## Start

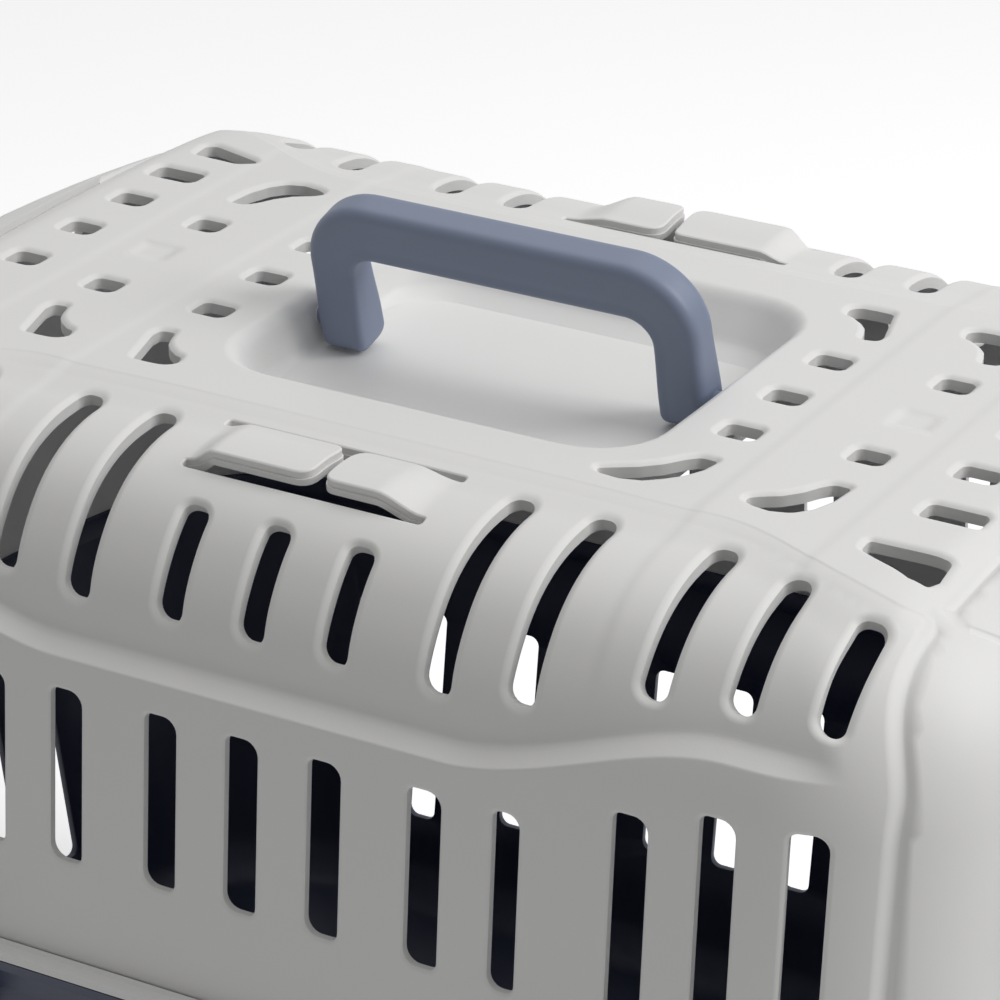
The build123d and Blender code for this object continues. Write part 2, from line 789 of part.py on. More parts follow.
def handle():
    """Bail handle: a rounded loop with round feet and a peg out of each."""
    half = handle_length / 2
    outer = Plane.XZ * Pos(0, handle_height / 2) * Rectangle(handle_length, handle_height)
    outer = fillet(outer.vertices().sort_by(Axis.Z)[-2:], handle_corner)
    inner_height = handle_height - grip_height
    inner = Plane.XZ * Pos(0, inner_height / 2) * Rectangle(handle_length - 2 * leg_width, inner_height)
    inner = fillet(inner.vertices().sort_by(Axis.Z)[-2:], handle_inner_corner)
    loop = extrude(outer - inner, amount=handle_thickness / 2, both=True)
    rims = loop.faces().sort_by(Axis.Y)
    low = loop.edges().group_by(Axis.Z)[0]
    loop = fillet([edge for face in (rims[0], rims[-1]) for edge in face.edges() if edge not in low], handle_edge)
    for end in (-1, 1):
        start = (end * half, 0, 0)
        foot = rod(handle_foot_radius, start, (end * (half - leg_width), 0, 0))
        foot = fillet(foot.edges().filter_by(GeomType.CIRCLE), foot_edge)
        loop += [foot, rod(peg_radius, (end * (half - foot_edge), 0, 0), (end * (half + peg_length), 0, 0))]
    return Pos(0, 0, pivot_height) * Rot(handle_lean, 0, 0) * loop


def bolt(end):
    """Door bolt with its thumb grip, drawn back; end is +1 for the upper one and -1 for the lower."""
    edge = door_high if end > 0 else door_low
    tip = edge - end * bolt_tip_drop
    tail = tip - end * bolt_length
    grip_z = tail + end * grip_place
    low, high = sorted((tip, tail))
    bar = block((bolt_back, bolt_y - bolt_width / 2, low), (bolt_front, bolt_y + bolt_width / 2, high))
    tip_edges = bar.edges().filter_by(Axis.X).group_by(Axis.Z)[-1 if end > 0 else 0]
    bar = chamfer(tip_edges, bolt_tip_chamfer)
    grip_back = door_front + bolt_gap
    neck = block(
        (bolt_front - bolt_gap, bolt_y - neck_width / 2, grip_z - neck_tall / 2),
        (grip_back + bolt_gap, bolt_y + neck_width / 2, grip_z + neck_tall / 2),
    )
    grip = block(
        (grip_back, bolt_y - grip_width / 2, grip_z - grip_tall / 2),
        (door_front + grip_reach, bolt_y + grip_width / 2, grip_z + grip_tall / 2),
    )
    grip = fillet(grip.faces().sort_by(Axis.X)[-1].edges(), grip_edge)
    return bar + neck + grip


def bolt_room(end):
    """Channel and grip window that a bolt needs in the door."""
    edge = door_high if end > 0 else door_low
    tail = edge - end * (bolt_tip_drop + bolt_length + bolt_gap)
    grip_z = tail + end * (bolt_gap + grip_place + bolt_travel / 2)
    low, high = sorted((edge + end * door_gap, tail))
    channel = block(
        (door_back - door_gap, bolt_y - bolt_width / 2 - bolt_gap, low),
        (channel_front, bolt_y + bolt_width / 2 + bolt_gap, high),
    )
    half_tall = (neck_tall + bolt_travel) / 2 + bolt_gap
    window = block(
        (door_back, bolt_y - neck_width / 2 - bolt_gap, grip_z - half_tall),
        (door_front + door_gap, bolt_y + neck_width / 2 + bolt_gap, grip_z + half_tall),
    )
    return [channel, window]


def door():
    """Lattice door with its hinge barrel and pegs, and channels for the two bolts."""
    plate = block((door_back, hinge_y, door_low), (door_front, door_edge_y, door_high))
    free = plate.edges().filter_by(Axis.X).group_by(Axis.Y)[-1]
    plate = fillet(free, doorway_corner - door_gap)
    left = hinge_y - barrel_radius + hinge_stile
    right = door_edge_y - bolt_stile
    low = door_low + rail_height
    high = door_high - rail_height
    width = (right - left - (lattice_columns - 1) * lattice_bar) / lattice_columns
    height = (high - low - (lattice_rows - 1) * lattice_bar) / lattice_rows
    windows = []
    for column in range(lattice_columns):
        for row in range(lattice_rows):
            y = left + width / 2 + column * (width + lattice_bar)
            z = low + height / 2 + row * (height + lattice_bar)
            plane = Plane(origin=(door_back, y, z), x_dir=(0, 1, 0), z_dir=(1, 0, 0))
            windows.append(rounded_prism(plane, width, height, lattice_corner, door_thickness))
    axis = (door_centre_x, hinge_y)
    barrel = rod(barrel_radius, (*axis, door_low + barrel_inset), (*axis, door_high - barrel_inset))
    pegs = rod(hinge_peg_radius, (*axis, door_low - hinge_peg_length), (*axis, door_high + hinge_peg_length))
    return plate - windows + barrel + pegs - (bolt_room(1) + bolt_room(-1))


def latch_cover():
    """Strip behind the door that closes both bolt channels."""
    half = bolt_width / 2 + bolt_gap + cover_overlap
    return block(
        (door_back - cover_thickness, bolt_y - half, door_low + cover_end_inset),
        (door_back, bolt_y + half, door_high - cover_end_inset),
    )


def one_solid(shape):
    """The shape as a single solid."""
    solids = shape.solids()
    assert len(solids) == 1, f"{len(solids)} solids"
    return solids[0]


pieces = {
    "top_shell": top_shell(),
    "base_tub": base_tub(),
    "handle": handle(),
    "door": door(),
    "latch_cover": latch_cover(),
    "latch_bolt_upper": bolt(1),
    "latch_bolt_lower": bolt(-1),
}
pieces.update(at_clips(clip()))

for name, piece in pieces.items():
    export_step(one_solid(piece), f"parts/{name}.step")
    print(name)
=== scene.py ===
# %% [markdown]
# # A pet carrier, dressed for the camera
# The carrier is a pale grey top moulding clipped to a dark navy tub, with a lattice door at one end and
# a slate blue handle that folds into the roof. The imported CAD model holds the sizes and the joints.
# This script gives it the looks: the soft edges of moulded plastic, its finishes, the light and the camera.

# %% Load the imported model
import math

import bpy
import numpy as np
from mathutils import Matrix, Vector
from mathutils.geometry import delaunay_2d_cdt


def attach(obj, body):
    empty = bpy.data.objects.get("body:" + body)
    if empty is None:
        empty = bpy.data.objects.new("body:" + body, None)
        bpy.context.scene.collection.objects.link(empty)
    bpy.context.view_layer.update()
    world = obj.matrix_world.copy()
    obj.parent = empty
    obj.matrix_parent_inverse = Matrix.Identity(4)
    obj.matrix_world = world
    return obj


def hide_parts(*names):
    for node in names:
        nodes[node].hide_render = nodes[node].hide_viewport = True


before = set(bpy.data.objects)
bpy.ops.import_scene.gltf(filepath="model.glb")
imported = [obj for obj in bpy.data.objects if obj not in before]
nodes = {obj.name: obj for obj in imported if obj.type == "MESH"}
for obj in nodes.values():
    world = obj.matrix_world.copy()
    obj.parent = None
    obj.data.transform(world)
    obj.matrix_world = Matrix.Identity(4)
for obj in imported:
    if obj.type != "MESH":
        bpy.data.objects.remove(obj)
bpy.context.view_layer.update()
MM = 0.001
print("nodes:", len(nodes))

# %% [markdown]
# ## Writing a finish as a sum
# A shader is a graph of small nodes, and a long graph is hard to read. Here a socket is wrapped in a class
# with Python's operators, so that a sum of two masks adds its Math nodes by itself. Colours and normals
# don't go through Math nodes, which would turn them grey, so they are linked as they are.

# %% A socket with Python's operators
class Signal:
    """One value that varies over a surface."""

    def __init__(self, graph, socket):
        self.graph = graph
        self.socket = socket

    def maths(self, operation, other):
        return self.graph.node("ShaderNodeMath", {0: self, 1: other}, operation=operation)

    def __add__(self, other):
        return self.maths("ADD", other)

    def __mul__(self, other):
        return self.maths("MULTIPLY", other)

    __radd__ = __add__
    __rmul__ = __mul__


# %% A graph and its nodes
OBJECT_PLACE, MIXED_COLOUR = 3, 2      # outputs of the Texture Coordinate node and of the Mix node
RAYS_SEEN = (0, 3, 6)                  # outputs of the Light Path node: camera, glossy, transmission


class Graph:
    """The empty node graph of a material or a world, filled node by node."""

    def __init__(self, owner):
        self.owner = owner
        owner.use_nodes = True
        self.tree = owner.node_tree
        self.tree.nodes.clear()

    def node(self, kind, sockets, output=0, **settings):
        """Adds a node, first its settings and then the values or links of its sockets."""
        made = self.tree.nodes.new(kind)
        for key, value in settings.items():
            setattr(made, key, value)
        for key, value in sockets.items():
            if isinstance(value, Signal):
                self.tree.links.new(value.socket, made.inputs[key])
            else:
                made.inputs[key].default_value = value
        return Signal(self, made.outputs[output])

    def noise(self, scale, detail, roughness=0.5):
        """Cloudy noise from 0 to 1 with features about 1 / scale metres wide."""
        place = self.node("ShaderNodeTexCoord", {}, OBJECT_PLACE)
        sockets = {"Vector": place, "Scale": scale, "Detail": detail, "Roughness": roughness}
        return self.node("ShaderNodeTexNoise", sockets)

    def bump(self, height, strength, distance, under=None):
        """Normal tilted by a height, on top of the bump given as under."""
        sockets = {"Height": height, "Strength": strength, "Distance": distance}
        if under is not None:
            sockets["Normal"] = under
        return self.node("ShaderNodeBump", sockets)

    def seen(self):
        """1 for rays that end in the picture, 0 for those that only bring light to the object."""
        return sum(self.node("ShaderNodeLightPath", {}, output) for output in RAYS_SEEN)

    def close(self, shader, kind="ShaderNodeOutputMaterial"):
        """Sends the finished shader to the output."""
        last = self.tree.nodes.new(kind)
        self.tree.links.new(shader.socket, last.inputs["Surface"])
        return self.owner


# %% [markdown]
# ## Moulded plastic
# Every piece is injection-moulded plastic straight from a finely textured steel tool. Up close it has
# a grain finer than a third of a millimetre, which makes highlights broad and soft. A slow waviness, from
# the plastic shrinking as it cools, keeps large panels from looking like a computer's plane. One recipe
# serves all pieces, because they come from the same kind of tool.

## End

*Stated problem*.
Which lines include the word "names"? Copy every one of them.

*Output below*.
def hide_parts(*names):
    for node in names:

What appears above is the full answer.